[Source data]

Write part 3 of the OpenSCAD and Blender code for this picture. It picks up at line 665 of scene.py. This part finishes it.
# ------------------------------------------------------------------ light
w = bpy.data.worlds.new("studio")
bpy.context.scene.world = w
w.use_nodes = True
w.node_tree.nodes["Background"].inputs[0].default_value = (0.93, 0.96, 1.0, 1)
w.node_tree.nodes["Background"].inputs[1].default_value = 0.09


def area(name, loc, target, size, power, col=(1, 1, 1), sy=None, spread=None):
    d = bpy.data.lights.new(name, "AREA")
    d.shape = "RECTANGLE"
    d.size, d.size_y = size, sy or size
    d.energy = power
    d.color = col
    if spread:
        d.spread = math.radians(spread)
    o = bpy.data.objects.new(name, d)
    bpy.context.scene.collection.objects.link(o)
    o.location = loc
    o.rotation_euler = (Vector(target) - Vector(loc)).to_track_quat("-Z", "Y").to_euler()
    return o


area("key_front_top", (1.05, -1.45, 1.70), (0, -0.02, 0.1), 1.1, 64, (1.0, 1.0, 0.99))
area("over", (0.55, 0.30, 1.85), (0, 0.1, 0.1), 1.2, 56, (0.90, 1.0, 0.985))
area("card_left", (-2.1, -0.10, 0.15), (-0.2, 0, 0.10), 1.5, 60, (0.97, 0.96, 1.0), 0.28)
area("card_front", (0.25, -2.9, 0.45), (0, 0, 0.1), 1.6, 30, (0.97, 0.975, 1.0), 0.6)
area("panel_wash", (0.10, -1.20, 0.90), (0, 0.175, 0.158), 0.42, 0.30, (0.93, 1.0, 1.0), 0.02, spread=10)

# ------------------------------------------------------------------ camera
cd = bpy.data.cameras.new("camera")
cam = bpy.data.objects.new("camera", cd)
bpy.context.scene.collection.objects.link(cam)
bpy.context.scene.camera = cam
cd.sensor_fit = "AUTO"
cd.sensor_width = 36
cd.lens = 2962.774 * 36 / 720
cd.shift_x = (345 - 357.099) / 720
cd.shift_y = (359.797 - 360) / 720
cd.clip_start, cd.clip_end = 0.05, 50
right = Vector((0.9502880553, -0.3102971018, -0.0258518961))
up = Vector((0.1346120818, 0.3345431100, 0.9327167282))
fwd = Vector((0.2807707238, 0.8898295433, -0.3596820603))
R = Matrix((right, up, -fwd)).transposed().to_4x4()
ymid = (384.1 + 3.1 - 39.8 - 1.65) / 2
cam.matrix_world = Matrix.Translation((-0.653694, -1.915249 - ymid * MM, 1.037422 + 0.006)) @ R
==
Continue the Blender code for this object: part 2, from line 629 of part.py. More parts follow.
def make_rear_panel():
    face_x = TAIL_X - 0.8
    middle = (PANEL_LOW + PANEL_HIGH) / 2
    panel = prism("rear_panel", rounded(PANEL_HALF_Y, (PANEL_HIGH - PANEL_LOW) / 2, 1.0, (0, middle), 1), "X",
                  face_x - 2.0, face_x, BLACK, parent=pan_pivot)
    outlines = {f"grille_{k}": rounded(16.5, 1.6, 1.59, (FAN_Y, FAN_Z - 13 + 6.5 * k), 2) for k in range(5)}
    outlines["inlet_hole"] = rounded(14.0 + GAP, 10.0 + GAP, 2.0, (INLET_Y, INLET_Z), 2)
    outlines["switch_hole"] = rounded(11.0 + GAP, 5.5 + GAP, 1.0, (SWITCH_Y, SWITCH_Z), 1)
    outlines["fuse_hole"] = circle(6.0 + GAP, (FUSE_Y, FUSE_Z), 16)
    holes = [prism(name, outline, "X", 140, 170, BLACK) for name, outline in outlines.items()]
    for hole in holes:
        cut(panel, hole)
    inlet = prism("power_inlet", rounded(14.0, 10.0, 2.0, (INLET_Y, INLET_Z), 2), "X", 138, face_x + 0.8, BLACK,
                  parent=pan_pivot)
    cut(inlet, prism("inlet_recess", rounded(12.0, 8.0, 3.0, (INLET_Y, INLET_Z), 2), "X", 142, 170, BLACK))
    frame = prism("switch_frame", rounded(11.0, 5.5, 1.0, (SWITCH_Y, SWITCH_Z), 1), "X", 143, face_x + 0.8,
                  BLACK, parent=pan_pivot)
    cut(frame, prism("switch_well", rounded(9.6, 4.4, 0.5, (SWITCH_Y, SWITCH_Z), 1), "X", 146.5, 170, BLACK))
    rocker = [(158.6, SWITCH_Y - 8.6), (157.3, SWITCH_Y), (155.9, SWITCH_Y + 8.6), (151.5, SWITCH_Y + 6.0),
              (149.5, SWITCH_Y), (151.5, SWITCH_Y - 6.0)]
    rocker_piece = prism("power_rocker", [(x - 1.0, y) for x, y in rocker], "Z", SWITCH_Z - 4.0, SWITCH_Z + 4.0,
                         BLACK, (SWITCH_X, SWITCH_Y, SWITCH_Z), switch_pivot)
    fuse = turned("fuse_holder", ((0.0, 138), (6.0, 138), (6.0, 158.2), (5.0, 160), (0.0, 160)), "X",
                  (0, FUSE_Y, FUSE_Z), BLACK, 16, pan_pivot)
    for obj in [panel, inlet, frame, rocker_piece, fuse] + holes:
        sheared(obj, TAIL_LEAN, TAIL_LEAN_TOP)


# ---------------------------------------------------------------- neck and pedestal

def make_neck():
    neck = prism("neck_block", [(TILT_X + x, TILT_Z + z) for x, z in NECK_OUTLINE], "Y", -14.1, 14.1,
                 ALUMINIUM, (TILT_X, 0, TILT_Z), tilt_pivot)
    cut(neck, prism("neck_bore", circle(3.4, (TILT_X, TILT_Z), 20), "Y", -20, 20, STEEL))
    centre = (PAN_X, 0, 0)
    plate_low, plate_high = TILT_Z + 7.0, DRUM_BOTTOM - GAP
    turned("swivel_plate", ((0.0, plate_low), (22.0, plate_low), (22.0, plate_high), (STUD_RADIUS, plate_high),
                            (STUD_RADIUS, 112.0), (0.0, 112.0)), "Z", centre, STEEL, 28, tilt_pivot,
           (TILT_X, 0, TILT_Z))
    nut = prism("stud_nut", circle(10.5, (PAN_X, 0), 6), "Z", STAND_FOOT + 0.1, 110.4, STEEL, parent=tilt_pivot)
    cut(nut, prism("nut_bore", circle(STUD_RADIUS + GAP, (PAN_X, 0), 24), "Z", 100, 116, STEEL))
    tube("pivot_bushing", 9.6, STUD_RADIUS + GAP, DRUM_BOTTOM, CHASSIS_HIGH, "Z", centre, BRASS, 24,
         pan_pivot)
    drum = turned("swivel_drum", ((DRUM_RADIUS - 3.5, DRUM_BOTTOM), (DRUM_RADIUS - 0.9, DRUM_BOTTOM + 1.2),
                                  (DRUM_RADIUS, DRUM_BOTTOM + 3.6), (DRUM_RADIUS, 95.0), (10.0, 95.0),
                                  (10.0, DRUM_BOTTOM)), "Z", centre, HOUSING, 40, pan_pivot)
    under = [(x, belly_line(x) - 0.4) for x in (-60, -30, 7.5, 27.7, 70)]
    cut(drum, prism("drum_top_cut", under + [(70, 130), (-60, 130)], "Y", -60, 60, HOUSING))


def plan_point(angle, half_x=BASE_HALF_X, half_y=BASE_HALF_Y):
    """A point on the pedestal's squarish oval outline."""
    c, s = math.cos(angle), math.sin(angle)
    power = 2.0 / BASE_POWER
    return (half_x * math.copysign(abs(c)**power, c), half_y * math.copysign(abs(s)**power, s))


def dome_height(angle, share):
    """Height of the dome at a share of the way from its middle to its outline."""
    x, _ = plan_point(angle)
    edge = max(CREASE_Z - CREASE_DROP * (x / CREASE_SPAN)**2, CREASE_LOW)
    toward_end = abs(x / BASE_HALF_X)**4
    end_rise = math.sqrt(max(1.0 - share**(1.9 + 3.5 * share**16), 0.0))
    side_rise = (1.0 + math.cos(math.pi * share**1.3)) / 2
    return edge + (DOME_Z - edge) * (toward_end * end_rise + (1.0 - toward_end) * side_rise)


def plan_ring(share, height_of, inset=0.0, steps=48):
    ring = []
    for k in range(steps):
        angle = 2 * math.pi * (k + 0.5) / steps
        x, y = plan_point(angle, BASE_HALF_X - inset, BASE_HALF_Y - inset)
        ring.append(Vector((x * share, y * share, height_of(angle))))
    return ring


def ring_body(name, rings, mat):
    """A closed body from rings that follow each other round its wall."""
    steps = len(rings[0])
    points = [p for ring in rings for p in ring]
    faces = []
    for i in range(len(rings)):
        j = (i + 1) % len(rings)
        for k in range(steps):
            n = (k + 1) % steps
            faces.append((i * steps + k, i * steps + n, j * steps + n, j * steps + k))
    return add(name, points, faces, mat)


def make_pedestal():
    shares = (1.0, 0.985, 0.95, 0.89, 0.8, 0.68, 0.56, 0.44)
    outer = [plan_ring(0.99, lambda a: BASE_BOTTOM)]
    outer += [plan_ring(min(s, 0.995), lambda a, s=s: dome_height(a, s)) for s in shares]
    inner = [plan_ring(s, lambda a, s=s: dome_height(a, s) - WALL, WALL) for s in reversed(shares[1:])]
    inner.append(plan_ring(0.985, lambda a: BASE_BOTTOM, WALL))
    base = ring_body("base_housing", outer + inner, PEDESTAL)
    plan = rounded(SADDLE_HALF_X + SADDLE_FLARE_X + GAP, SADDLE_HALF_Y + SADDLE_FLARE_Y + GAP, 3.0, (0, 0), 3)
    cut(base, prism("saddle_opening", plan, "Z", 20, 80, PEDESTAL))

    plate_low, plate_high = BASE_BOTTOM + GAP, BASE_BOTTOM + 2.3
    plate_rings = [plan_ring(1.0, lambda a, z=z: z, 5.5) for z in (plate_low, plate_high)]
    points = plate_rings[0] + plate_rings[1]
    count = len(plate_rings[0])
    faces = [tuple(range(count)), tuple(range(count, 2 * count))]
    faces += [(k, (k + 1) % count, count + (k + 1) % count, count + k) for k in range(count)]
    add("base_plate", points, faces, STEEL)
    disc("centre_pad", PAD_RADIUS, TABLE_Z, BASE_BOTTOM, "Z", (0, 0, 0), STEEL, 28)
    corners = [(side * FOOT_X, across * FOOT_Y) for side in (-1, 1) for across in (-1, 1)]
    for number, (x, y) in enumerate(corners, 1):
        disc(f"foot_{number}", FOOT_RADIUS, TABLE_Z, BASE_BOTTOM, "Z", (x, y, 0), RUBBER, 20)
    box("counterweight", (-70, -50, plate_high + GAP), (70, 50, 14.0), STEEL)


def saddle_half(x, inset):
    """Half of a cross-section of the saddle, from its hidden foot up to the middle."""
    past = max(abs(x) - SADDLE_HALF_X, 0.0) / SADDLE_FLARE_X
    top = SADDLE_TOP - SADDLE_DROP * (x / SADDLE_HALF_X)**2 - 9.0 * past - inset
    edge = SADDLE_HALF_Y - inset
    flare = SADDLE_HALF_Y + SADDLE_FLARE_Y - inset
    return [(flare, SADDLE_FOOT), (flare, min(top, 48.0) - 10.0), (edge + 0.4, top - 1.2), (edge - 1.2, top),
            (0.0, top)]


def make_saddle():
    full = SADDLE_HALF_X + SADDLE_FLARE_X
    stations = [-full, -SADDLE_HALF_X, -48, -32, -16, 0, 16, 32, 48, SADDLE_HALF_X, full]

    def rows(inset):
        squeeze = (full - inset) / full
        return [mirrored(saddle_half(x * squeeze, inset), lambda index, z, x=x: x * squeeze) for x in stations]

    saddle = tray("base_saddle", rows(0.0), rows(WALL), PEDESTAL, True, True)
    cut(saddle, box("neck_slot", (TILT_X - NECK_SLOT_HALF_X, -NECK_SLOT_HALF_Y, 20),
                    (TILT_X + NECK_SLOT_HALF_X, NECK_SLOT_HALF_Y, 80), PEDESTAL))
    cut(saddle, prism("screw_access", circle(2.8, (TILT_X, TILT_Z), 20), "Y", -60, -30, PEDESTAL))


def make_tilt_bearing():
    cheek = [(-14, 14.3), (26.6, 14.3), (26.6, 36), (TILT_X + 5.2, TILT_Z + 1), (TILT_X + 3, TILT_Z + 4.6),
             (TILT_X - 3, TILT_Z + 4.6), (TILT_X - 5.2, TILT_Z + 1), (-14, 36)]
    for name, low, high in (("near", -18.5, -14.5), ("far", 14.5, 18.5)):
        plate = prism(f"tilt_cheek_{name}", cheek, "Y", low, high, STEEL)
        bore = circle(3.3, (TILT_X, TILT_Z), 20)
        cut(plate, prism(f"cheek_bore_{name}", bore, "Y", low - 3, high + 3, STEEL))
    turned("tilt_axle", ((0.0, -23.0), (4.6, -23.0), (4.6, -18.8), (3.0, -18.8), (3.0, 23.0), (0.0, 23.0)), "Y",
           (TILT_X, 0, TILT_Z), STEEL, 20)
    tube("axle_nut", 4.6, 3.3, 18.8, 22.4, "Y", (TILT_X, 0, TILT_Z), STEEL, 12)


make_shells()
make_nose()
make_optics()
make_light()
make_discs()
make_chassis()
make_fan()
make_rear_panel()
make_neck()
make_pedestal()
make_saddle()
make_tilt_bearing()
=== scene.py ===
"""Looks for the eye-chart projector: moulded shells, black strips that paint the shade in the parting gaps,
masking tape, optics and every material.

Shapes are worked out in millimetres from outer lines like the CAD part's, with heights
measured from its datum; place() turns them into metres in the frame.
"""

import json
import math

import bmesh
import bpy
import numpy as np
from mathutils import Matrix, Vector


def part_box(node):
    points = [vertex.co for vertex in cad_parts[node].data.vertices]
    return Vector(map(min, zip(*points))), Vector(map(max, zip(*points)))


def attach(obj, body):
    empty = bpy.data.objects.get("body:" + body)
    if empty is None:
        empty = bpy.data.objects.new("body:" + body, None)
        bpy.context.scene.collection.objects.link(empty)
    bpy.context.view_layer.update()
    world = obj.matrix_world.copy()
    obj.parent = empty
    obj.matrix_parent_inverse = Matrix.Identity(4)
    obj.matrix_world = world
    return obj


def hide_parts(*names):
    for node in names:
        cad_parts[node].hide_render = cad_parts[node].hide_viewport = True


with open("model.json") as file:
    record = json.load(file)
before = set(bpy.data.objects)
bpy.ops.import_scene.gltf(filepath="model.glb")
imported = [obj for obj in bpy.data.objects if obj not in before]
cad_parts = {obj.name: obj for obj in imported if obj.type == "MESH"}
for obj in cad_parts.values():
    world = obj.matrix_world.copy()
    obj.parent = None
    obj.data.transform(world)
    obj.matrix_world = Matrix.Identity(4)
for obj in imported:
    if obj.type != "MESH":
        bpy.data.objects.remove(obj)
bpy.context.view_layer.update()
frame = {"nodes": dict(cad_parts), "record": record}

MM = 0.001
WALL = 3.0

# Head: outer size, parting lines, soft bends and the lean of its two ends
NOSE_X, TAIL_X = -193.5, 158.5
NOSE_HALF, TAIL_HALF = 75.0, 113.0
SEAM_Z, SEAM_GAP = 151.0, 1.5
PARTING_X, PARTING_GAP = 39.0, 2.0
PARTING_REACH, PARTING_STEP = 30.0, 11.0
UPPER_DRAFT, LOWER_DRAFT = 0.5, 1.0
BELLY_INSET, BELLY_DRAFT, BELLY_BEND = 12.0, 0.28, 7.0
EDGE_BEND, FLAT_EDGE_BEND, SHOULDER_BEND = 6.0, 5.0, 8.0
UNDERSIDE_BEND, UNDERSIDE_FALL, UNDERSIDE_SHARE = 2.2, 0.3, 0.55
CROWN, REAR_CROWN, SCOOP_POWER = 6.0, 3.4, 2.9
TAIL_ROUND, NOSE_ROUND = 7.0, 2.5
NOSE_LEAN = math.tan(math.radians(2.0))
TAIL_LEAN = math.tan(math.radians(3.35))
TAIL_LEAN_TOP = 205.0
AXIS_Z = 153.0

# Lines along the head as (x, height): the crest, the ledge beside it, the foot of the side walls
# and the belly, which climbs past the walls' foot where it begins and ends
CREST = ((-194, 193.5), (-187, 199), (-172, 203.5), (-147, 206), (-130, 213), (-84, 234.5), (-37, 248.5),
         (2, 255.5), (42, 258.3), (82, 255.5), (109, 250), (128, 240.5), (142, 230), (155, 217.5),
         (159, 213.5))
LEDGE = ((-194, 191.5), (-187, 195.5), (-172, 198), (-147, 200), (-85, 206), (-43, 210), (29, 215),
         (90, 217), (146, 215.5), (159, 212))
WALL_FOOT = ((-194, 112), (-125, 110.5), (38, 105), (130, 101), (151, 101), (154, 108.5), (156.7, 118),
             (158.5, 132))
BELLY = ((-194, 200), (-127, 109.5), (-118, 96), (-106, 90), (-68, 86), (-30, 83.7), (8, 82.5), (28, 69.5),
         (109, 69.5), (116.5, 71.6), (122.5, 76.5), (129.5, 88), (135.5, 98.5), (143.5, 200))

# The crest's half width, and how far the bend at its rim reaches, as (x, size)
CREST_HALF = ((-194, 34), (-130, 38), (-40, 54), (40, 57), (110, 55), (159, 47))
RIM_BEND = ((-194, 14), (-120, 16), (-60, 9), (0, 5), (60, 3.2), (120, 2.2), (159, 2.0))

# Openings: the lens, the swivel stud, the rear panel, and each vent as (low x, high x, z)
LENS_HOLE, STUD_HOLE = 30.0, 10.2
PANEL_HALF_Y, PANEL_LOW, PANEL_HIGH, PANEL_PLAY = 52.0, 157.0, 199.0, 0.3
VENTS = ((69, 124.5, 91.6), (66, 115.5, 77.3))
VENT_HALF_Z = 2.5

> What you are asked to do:
Exactly the lines from the one holding "PEDESTAL, True, True)" through the one holding "obj.parent = empty" should be printed, ends included.

> Response:
    saddle = tray("base_saddle", rows(0.0), rows(WALL), PEDESTAL, True, True)
    cut(saddle, box("neck_slot", (TILT_X - NECK_SLOT_HALF_X, -NECK_SLOT_HALF_Y, 20),
                    (TILT_X + NECK_SLOT_HALF_X, NECK_SLOT_HALF_Y, 80), PEDESTAL))
    cut(saddle, prism("screw_access", circle(2.8, (TILT_X, TILT_Z), 20), "Y", -60, -30, PEDESTAL))


def make_tilt_bearing():
    cheek = [(-14, 14.3), (26.6, 14.3), (26.6, 36), (TILT_X + 5.2, TILT_Z + 1), (TILT_X + 3, TILT_Z + 4.6),
             (TILT_X - 3, TILT_Z + 4.6), (TILT_X - 5.2, TILT_Z + 1), (-14, 36)]
    for name, low, high in (("near", -18.5, -14.5), ("far", 14.5, 18.5)):
        plate = prism(f"tilt_cheek_{name}", cheek, "Y", low, high, STEEL)
        bore = circle(3.3, (TILT_X, TILT_Z), 20)
        cut(plate, prism(f"cheek_bore_{name}", bore, "Y", low - 3, high + 3, STEEL))
    turned("tilt_axle", ((0.0, -23.0), (4.6, -23.0), (4.6, -18.8), (3.0, -18.8), (3.0, 23.0), (0.0, 23.0)), "Y",
           (TILT_X, 0, TILT_Z), STEEL, 20)
    tube("axle_nut", 4.6, 3.3, 18.8, 22.4, "Y", (TILT_X, 0, TILT_Z), STEEL, 12)


make_shells()
make_nose()
make_optics()
make_light()
make_discs()
make_chassis()
make_fan()
make_rear_panel()
make_neck()
make_pedestal()
make_saddle()
make_tilt_bearing()
=== scene.py ===
"""Looks for the eye-chart projector: moulded shells, black strips that paint the shade in the parting gaps,
masking tape, optics and every material.

Shapes are worked out in millimetres from outer lines like the CAD part's, with heights
measured from its datum; place() turns them into metres in the frame.
"""

import json
import math

import bmesh
import bpy
import numpy as np
from mathutils import Matrix, Vector


def part_box(node):
    points = [vertex.co for vertex in cad_parts[node].data.vertices]
    return Vector(map(min, zip(*points))), Vector(map(max, zip(*points)))


def attach(obj, body):
    empty = bpy.data.objects.get("body:" + body)
    if empty is None:
        empty = bpy.data.objects.new("body:" + body, None)
        bpy.context.scene.collection.objects.link(empty)
    bpy.context.view_layer.update()
    world = obj.matrix_world.copy()
    obj.parent = empty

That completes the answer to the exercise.